■ **SUPPLIED INFORMATION**
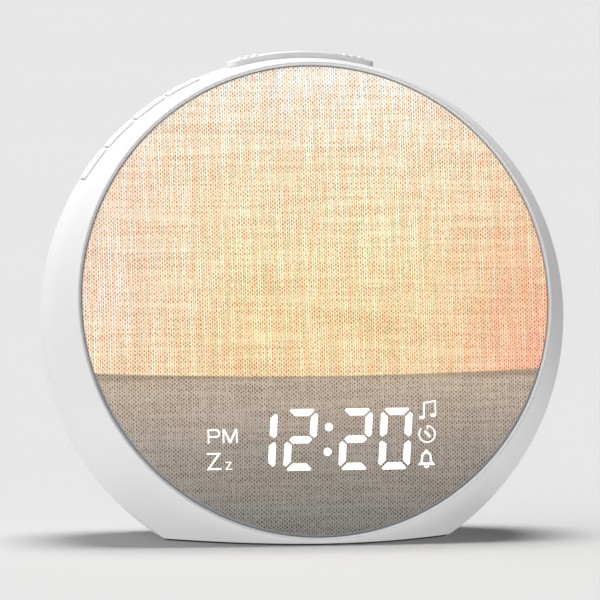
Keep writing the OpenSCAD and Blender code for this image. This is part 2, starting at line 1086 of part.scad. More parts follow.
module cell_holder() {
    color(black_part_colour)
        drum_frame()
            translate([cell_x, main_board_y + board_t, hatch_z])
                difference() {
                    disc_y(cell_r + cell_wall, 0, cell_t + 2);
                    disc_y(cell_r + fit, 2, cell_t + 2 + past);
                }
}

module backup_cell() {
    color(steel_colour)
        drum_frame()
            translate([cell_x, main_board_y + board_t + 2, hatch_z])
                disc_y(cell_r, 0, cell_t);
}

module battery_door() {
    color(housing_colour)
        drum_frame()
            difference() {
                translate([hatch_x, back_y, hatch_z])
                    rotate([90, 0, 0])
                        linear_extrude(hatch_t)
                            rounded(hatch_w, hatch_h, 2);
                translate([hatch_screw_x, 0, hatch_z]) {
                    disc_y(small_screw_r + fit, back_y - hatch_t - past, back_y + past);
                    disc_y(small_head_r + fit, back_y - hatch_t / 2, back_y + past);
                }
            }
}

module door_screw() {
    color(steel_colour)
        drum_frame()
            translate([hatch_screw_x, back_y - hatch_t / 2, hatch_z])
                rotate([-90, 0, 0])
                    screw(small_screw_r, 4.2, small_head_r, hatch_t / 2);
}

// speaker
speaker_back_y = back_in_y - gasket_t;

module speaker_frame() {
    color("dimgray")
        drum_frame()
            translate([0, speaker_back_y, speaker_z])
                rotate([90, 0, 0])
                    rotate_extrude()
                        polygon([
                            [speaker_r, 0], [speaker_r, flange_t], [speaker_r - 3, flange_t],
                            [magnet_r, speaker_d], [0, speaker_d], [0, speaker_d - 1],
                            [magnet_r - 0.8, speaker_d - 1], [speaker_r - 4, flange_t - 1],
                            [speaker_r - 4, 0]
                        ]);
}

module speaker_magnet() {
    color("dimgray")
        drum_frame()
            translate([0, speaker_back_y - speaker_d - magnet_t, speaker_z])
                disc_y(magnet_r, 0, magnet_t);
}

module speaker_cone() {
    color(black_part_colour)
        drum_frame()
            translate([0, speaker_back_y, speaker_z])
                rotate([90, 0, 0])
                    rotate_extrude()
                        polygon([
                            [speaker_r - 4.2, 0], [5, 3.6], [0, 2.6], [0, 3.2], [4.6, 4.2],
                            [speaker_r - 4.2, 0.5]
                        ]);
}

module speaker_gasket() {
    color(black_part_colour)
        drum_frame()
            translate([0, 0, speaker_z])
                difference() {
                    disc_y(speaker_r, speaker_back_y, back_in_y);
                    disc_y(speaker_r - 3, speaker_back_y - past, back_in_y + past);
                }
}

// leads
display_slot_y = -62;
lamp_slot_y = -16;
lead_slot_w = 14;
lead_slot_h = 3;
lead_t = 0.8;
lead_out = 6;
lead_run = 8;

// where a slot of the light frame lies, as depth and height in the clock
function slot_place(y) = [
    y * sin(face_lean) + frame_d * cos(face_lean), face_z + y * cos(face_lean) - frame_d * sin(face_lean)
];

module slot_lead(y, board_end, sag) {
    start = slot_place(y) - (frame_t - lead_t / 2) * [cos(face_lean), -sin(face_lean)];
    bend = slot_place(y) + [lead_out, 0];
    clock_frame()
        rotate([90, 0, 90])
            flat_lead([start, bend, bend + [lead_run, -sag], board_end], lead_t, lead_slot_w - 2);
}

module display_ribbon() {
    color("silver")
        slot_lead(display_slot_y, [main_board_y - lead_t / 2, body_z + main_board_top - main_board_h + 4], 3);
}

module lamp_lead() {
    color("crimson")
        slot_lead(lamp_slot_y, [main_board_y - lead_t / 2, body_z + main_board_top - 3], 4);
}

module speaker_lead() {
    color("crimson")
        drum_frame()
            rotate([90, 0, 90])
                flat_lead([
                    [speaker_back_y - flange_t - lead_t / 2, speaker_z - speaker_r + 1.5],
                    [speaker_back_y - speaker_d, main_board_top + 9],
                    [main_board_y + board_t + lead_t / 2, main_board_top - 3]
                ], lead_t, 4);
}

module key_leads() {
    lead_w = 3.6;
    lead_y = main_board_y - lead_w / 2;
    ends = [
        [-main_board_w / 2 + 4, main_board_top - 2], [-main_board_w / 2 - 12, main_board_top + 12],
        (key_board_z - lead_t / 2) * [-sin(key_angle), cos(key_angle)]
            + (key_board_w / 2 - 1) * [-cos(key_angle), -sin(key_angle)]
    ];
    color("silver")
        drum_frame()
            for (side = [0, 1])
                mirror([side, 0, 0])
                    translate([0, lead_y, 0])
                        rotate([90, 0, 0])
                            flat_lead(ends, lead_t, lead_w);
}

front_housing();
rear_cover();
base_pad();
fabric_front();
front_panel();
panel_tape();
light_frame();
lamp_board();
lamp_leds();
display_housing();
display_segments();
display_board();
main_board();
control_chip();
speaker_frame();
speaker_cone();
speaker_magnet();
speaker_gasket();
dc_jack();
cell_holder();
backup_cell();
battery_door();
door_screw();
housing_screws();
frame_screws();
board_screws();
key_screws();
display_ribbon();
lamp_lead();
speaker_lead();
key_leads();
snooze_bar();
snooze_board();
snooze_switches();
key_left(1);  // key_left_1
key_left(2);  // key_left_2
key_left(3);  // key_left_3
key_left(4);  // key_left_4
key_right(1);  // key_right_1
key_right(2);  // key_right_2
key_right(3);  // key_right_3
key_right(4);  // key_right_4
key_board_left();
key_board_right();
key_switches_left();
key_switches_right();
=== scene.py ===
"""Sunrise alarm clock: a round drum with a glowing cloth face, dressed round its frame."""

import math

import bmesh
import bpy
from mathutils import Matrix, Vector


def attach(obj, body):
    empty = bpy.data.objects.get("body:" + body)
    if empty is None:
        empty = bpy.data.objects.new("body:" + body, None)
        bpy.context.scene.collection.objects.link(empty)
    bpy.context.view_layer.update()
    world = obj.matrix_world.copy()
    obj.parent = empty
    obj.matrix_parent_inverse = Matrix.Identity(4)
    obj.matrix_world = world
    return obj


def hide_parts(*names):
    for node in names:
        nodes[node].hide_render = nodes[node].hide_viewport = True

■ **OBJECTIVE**
Write the lines again exactly, beginning at the line that has "frame_screws();" and stopping after the line that has "bpy.context.view_layer.update()"; include no other lines.

■ **RESULT**
frame_screws();
board_screws();
key_screws();
display_ribbon();
lamp_lead();
speaker_lead();
key_leads();
snooze_bar();
snooze_board();
snooze_switches();
key_left(1);  // key_left_1
key_left(2);  // key_left_2
key_left(3);  // key_left_3
key_left(4);  // key_left_4
key_right(1);  // key_right_1
key_right(2);  // key_right_2
key_right(3);  // key_right_3
key_right(4);  // key_right_4
key_board_left();
key_board_right();
key_switches_left();
key_switches_right();
=== scene.py ===
"""Sunrise alarm clock: a round drum with a glowing cloth face, dressed round its frame."""

import math

import bmesh
import bpy
from mathutils import Matrix, Vector


def attach(obj, body):
    empty = bpy.data.objects.get("body:" + body)
    if empty is None:
        empty = bpy.data.objects.new("body:" + body, None)
        bpy.context.scene.collection.objects.link(empty)
    bpy.context.view_layer.update()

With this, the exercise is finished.